We downloaded the package’s using the object storage URL and scanned it with TruffleHog’s filesystem command.
trufflehog --filesystem <dir> --only-verified --no-update --allow-verification-overlap --json
The 190 secrets span 47 different TruffleHog detectors. The five detectors below are the most prevalent. The long tail spans another 42 secret types.
Nearly half of the secrets we found weren’t introduced in a single bad release. They leaked in every version of the package they appeared in.
Of the 161 packages with secrets, fifteen leaked more than one unique credential in a single version: an entire wallet of keys in one tarball.
The oldest package that contained a secret was published in 2018 and contained a live Telegram Bot Token.

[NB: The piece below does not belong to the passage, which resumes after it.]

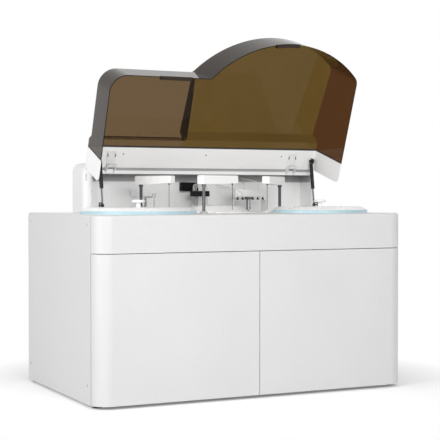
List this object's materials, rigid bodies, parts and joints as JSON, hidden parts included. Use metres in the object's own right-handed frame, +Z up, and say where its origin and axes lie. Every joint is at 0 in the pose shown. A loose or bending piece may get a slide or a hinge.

The latest package was published in January 2026 and contained valid Postgres credentials.
This is a significant gap in the deletion process, some of these secrets have permissive access to sensitive services and information. The packages are also believed to be deleted, so organizations aren’t looking here for leaks.
This research highlights a fundamental misunderstanding of secret remediation: Deletion is not revocation. A ‘deleted’ PyPI package, a force-pushed Git commit, a made-private repo, once a secret touches a public ecosystem, consider it compromised.
Although the results surprised us, they make sense. Most developers assume that once a package has been deleted, that artifact is no longer available. Some probably even used deleting the package as a method of remediation, “out of sight, out of mind”.
If you saw this box would you assume your data was permanently deleted?
The only reliable remediation is to revoke and rotate credentials as soon as they have been exposed to public ecosystems. Never treat deletion as a fix; this research shows ‘deleted’ doesn’t always mean not accessible.
We contacted PyPI regarding this issue. According to their policy, hard deletions from the underlying object storage are only performed when PII is reported. They also noted that deleting packages has limited effectiveness, as PyPI mirrors continuously archiving package code.